Salvini non paga le cooperative rosse, ora rischiano la bancarotta: “Manca mezzo miliardo di euro in cassa”
Il ministero degli Interni non paga gli arretrati alle cooperative rosse e agli albergatori falliti che ospitano i clandestini a spese dei contribuenti italiani. Ora rischiano la bancarotta. Purtroppo per loro nelle casse dello Stato manca mezzo miliardo di euro.
T ensioni frequenti, da Milano a Roma. Nei centri di accoglienza gestiti da associazioni e cooperative i migranti sempre più spesso protestano per i ritardi nel pagamento dei pocket money, la loro diaria giornaliera, e per le condizioni delle strutture.

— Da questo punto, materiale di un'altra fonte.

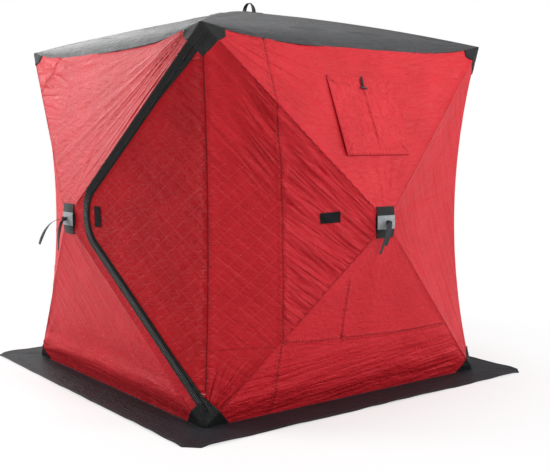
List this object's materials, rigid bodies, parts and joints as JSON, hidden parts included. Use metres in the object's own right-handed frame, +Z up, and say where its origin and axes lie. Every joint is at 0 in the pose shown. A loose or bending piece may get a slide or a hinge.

Episodi che rischiano talvolta di degenerare, richiedendo l’intervento di forze dell’ordine e mediatori per riportare la calma. Ma non sono che il segno visibile di un arretrato sommerso su cui ora vacilla l’intero sistema di accoglienza. Si tratta dei fondi che il ministero dell’Interno non ha ancora erogato alle cooperative, che a loro volta sono in rosso ma devono comunque garantire i servizi previsti per i richiedenti asilo. Cibo, vestiario, pulizia. Numerose quelle che non vedono l’assegno da mesi, molte ne contano fino a undici di ritardo, e che vantano ancora crediti sul 2017. Ma a quanto ammonta l’arretrato che il Viminale deve saldare? Scorrendo le voci del disegno di legge dell’assestamento di bilancio del 2018, si scopre che il debito supera il mezzo miliardo di euro: nel dettaglio sono 510 milioni e 483mila euro messi a bilancio come «somme destinate all’estinzione dei debiti contratti per l’attivazione e la gestione dei centri di accoglienza per stranieri irregolari». La cifra è stata confermata al Giornale dal Viminale. Ed è un buco per le casse dello Stato che si allarga ogni anno di più.
Del resto era stato il predecessore di Matteo Salvini – che ora promette di tagliare nettamente i costi sostenuti per ciascun migrante, 35 euro al giorno – a mettere in guardia sul progressivo aumento delle spese da sostenere per un comparto che richiede risorse sempre maggiori rispetto a quelle preventivate di anno in anno: «Nonostante la virtuosa pianificazione di rientro di situazioni pregresse – scriveva l’ex ministro Marco Minniti in una delle sue ultime relazioni – l’assenza del necessario e cospicuo aumento delle risorse destinate al settore specifico della gestione dei centri governativi e delle strutture temporanee, comporterà ancora continue richieste di integrazione fondi e debiti fuori bilancio». Infatti, se è vero che gli sbarchi sono diminuiti dell’80% rispetto al 2017, le strutture restano comunque piene e a oggi accolgono, dati del ministero, 165mila persone. Nel frattempo le cooperative a secco dichiarano di essere costrette a rivolgersi alle banche per ottenere la liquidità necessaria con cui pagare dipendenti, fornitori e appunto, gli ospiti, cui spetta il pocket money giornaliero di 2,50 euro, usato dai migranti soprattutto per le ricariche telefoniche.
Se da un lato una parte dell’arretrato è patologica – l’anno scorso era pari a 400 milioni – dall’altro negli ultimi mesi ad allungare ulteriormente i tempi dei pagamenti dal Viminale, che eroga i fondi attraverso le prefetture, c’è anche il nuovo metodo di rendicontazione cui sono sottoposte le associazioni che vincono i bandi dell’accoglienza. Il decreto firmato a ottobre scorso da Minniti, frutto della norma «taglia business» voluta da Fratelli d’Italia e approvata in Parlamento, prevede una dettagliata rendicontazione delle spese sostenute, comprese relative copie di fatture e scontrini, oltre che del registro di tutte le entrate e le uscite. Il faldone poi passa sotto la lente dei prefetti, per evitare nuovi scandali dopo quelli scoperchiati dal calderone di inchieste giudiziarie sui furbetti delle coop. Che però ora battono cassa.